In 1009 a senior court official, Lý Công Uẩn, was raised to the throne after the death of the last Early Lê ruler. He took the reign name Lý Thái Tổ and founded a dynasty that would last from 1009 to 1225.

What happened

Lý Thái Tổ's first major act was strategic. In 1010 he issued the famous Edict on the Transfer of the Capital and moved the seat of government from Hoa Lư to a site on the Red River he renamed Thăng Long, meaning "ascending dragon". The location, on flat alluvial plains with river access, became modern Hanoi and has remained the political heart of the country for over a thousand years.

His successors built outwards from this foundation:

  • Lý Thái Tông (reigned 1028–1054) consolidated central authority and reformed the legal code.
  • Lý Thánh Tông (reigned 1054–1072) renamed the country Đại Việt in 1054 and founded the Temple of Literature in 1070, dedicating it to Confucius and to scholarship.
  • Lý Nhân Tông (reigned 1072–1127) opened the Quốc Tử Giám, the Imperial Academy, in 1076 as the kingdom's first university, training officials through Confucian-style examinations.

The dynasty also faced serious external threats. In 1075 the general Lý Thường Kiệt launched a pre-emptive strike into Song Chinese territory, taking the cities of Yongzhou and Qinzhou. The Song counter-attacked in 1076, and in early 1077 the two armies met on the Như Nguyệt River north of Thăng Long. Lý Thường Kiệt's forces blocked the Song advance, and after weeks of attritional fighting the Chinese withdrew. A short poem credited to Lý Thường Kiệt, declaring the southern realm the territory of the southern emperor, is often cited as Vietnam's first declaration of independence.

Buddhism flourished as a state religion. Royal patronage produced the One Pillar Pagoda in 1049, a small wooden temple raised on a single stone column to evoke a lotus rising from a pond. Pagodas, monasteries and stone steles spread across the delta.

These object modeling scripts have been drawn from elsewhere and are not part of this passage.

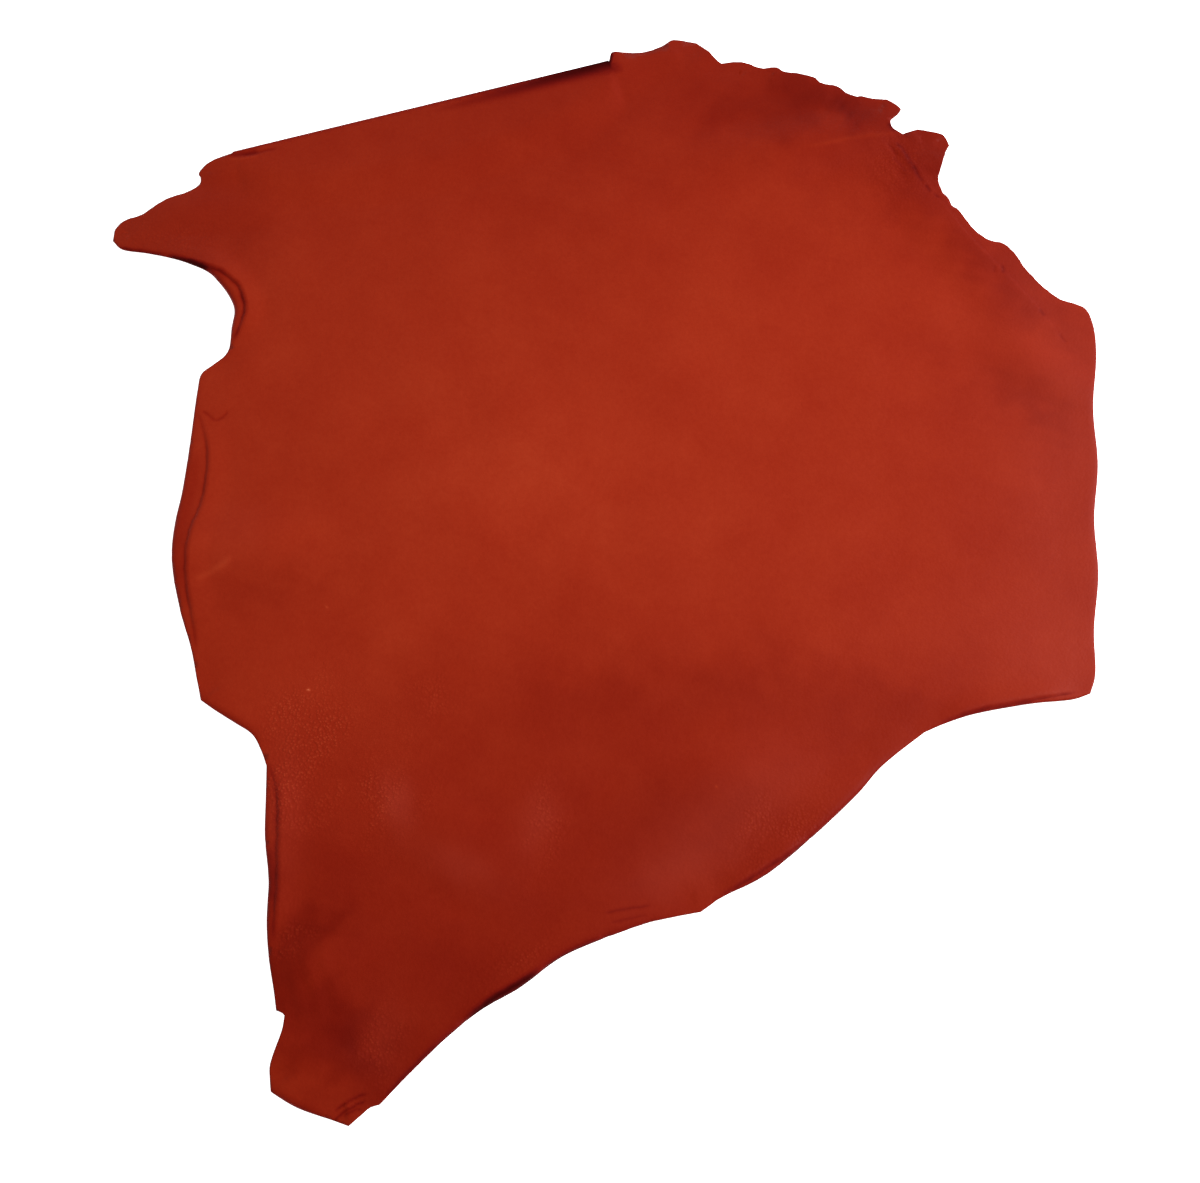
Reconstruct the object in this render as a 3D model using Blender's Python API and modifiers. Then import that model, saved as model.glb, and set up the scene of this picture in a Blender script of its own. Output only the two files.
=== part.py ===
# A dyed sheepskin, laid grain side up with the straight part of its far flank folded under.
# Metres, +Z up. The hind legs are at -X, the neck at +X, and the folded flank at +Y.
import math
from collections import namedtuple

import bpy
import numpy as np
from mathutils import Vector
from mathutils.geometry import delaunay_2d_cdt

LEATHER = 0.0012  # thickness of the dressed skin
TURN_RADIUS = 0.0018  # inside the fold, on the flesh side
TURN_STEPS = 4  # facets round the half turn of the fold
EDGE_STEP = 0.010  # between points along the cut edge
RIM_ROWS = (0.007, 0.018)  # rows of points in from the cut edge
GRID_STEP = 0.024  # between points over the middle
RIM_CLEARANCE = 0.93  # share of its depth that a rim point keeps from the whole edge
ROW_CLEARANCE = 0.6  # share of the edge's step that rim points keep from the fold
GRID_CLEARANCE = 0.62  # share of its step that the grid keeps from every row
MERGE = 1e-6  # points nearer than this are one
LIFT_REACH = 0.038  # how far in from the edge its lift dies out
ROLL_RISE = 0.0013  # how quickly a rolled edge climbs
ROLL_REACH = 0.034  # and how far in it dies out
EDGE_BLUR = 0.002  # evens lift and roll out between neighbouring points of the edge
TENT_REACH = 0.055  # how far from the hidden flap the upper layer comes down to the surface

SKIN_COLOUR = (0.314, 0.024, 0.010, 1.0)  # linear, a warm brick red
SKIN_ROUGHNESS = 0.48

# Where the flank turns under, in the plane of the surface.
FOLD_START = Vector((-0.363, 0.3885))
FOLD_END = Vector((0.012, 0.5045))
FOLD_LENGTH = (FOLD_END - FOLD_START).length
FOLD_ALONG = (FOLD_END - FOLD_START).normalized()
FOLD_OUT = Vector((-FOLD_ALONG.y, FOLD_ALONG.x))

# The cut edge, counter-clockwise from the start of the fold. Each run is one smooth curve
# through its marks, and the runs meet at the skin's corners. Lift is how high the middle of its
# edge stands, and roll how high the skin bulges just inside it.
Run = namedtuple("Run", "name lift roll marks")
EDGE = (
    Run("far hind leg, far side", 0.002, 0.0, (
        (-0.363, 0.3885), (-0.375, 0.3835), (-0.388, 0.3765), (-0.395, 0.364),
        (-0.393, 0.361), (-0.393, 0.352), (-0.403, 0.343), (-0.426, 0.332), (-0.445, 0.316),
        (-0.464, 0.308), (-0.470, 0.300),
    )),
    Run("far hind leg, near side", 0.0, 0.0026, (
        (-0.471, 0.286), (-0.462, 0.277), (-0.436, 0.272), (-0.406, 0.265),
        (-0.375, 0.251), (-0.363, 0.239), (-0.351, 0.222), (-0.345, 0.207),
        (-0.346, 0.187), (-0.348, 0.159),
    )),
    Run("rump", 0.0, 0.0012, (
        (-0.361, 0.145), (-0.370, 0.136), (-0.372, 0.117), (-0.373, 0.066),
        (-0.375, 0.014), (-0.378, -0.020), (-0.378, -0.048), (-0.375, -0.070),
        (-0.365, -0.106), (-0.352, -0.142), (-0.344, -0.172),
    )),
    Run("near groin", 0.0, 0.0016, (
        (-0.339, -0.189), (-0.324, -0.199), (-0.308, -0.209), (-0.292, -0.220),
        (-0.284, -0.234),
    )),
    Run("near hind leg", 0.0, 0.0012, (
        (-0.278, -0.248), (-0.276, -0.278), (-0.274, -0.309), (-0.268, -0.346),
        (-0.267, -0.379), (-0.264, -0.403), (-0.258, -0.431),
    )),
    Run("hock nick", 0.0, 0.0, ((-0.254, -0.451), (-0.249, -0.453))),
    Run("heel", 0.001, 0.0, ((-0.247, -0.455), (-0.248, -0.466), (-0.254, -0.487), (-0.2555, -0.495))),
    Run("leg end", 0.0, 0.0016, ((-0.253, -0.513), (-0.233, -0.524), (-0.211, -0.532))),
    Run("leg nick", 0.001, 0.0, ((-0.191, -0.539), (-0.181, -0.530), (-0.175, -0.525))),
    Run("near flank", 0.0, 0.0030, (
        (-0.168, -0.523), (-0.148, -0.501), (-0.120, -0.473), (-0.092, -0.450),
        (-0.061, -0.432), (-0.030, -0.409), (0.001, -0.395), (0.041, -0.381),
        (0.064, -0.376),
    )),
    Run("near belly", 0.0, 0.0026, (
        (0.085, -0.372), (0.102, -0.360), (0.137, -0.342), (0.178, -0.309),
        (0.219, -0.271), (0.239, -0.249),
    )),
    Run("near shoulder", 0.0, 0.0014, (
        (0.279, -0.218), (0.297, -0.210), (0.320, -0.202), (0.372, -0.192),
        (0.410, -0.188),
    )),
    Run("neck", 0.0, 0.0010, (
        (0.424, -0.183), (0.430, -0.167), (0.434, -0.124), (0.444, -0.071),
        (0.447, -0.016), (0.457, 0.040), (0.460, 0.103), (0.470, 0.157),
        (0.471, 0.190), (0.466, 0.208),
    )),
    Run("far shoulder", 0.002, 0.0, (
        (0.456, 0.214), (0.446, 0.2175), (0.4335, 0.2265), (0.416, 0.2485), (0.4015, 0.2745),
        (0.3935, 0.282), (0.3805, 0.286), (0.3725, 0.292), (0.3655, 0.301), (0.3595, 0.312),
        (0.3565, 0.3195), (0.353, 0.324), (0.3485, 0.3275), (0.3465, 0.336),
    )),
    Run("far foreleg", 0.003, 0.0, (
        (0.341, 0.343), (0.3385, 0.352), (0.338, 0.3605), (0.344, 0.379), (0.3485, 0.3945),
    )),
    Run("far foreleg, end", 0.001, 0.0, ((0.3525, 0.4015), (0.350, 0.4095), (0.3465, 0.4145), (0.334, 0.4185))),
    Run("far foreleg, back", 0.001, 0.0, ((0.322, 0.421), (0.3145, 0.4175))),
    Run("elbow notch", 0.001, 0.0, (
        (0.307, 0.4145), (0.2975, 0.422), (0.2955, 0.4265), (0.296, 0.432), (0.303, 0.439),
    )),
    Run("far elbow", 0.001, 0.0, ((0.3075, 0.4465), (0.3055, 0.4495), (0.300, 0.4545))),
    Run("far belly", 0.003, 0.0, (
        (0.294, 0.4595), (0.2785, 0.461), (0.269, 0.4635), (0.264, 0.4625), (0.253, 0.4675),
        (0.2455, 0.4745), (0.227, 0.4795), (0.2225, 0.4845), (0.2085, 0.490), (0.1915, 0.4935),
        (0.184, 0.499), (0.170, 0.4985), (0.163, 0.5005), (0.1555, 0.505), (0.148, 0.508),
        (0.1365, 0.5075),
    )),
    Run("far flank", 0.001, 0.0, ((0.1275, 0.506), (0.1205, 0.513), (0.1135, 0.523), (0.108, 0.528))),
    Run("far flank, hump", 0.002, 0.0, (
        (0.103, 0.5325), (0.085, 0.536), (0.0765, 0.535), (0.069, 0.529), (0.058, 0.5225),
        (0.049, 0.5195), (0.036, 0.517), (0.0255, 0.5175), (0.0155, 0.517),
    )),
)

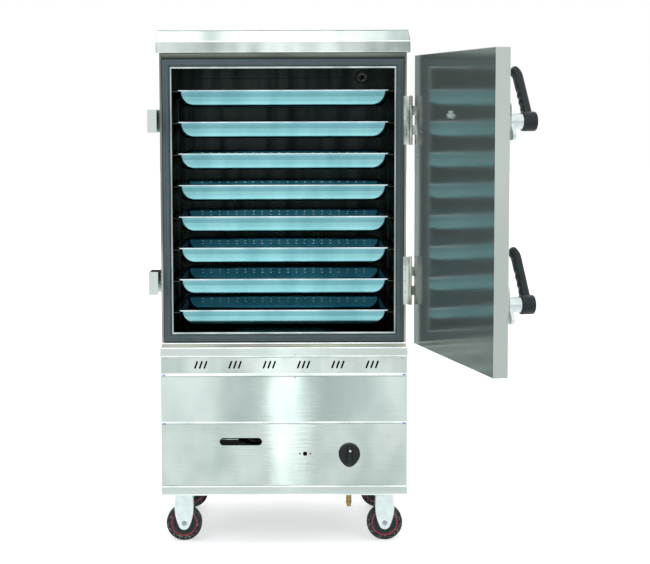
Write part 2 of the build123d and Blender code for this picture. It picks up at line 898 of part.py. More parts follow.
# Base frame: two rings of angle, corner posts, castor gussets and the burner's rails
post_x = base_width / 2 - rail_sheet
post_y = base_depth / 2 - rail_sheet
inlet_y = base_front + inlet_setback
with BuildPart() as base_frame:
    angle_ring(castor_height, castor_height)
    angle_ring(base_top - rail, base_top - rail_sheet)
    for side in (-1, 1):
        for end in (-1, 1):
            with BuildSketch(Plane.XY.offset(castor_height)):
                with Locations((side * (post_x - rail_sheet / 2), end * (post_y - rail / 2))):
                    Rectangle(rail_sheet, rail)
                with Locations((side * (post_x - rail / 2), end * (post_y - rail_sheet / 2))):
                    Rectangle(rail, rail_sheet)
            extrude(amount=base_height)
            with BuildSketch(Plane.XY.offset(castor_height)):
                gusset_x = side * (base_width - gusset_width) / 2
                with Locations((gusset_x, end * (base_depth - gusset_depth) / 2)):
                    Rectangle(gusset_width, gusset_depth)
            extrude(amount=rail_sheet)
        with BuildSketch(Plane.XY.offset(castor_height + burner_rail_height)):
            with Locations((side * (post_x - rail_sheet - bar / 2), 0)):
                Rectangle(bar, 2 * post_y - 2 * rail_sheet)
            with Locations((0, side * (burner_radius - burner_channel / 2))):
                Rectangle(2 * post_x - 2 * rail_sheet, bar)
        extrude(amount=rail_sheet)
    with BuildSketch(Plane.XY.offset(castor_height)):
        with Locations((knob_x, (base_front + inlet_y + inlet_nut_radius) / 2)):
            Rectangle(inlet_bracket_width, inlet_setback + inlet_nut_radius)
    extrude(amount=rail_sheet)
    with BuildSketch(Plane.XY.offset(castor_height)):
        with Locations((knob_x, inlet_y)):
            Circle(inlet_radius)
    extrude(amount=rail_sheet, mode=Mode.SUBTRACT)
save(base_frame, "base_frame")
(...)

The dynasty weakened in the early thirteenth century under Lý Cao Tông and the child emperor Lý Huệ Tông, as floods, famines and court factionalism eroded authority. In 1225 the eight-year-old empress Lý Chiêu Hoàng was married to Trần Cảnh, and the throne passed to the Trần family.

Why it matters

The Lý dynasty laid down patterns that defined Vietnamese statecraft for centuries. Choosing Thăng Long as capital fixed Vietnam's political geography on the Red River delta. The Confucian examination system began the long competition between Buddhist clergy and Confucian scholar-officials that shaped court life into the nineteenth century. The defence against the Song demonstrated that a unified Vietnamese state could resist northern invasion, a lesson the Trần would soon repeat against the Mongols.

What you can see today

  • The Temple of Literature in central Hanoi preserves the ceremonial heart of the academy, with five courtyards, stone stelae listing successful examination candidates and a statue of Confucius.
  • The One Pillar Pagoda still stands beside the Hồ Chí Minh Mausoleum complex, rebuilt after damage in 1954 but faithful to the original design.
  • The Imperial Citadel of Thăng Long, a UNESCO World Heritage Site since 2010, reveals layered foundations from the Lý, Trần, Lê and Nguyễn periods.
  • Hoa Lư in Ninh Bình province retains temples to the Đinh and Early Lê emperors and gives a sense of the cramped, mountain-rimmed capital the Lý chose to leave behind.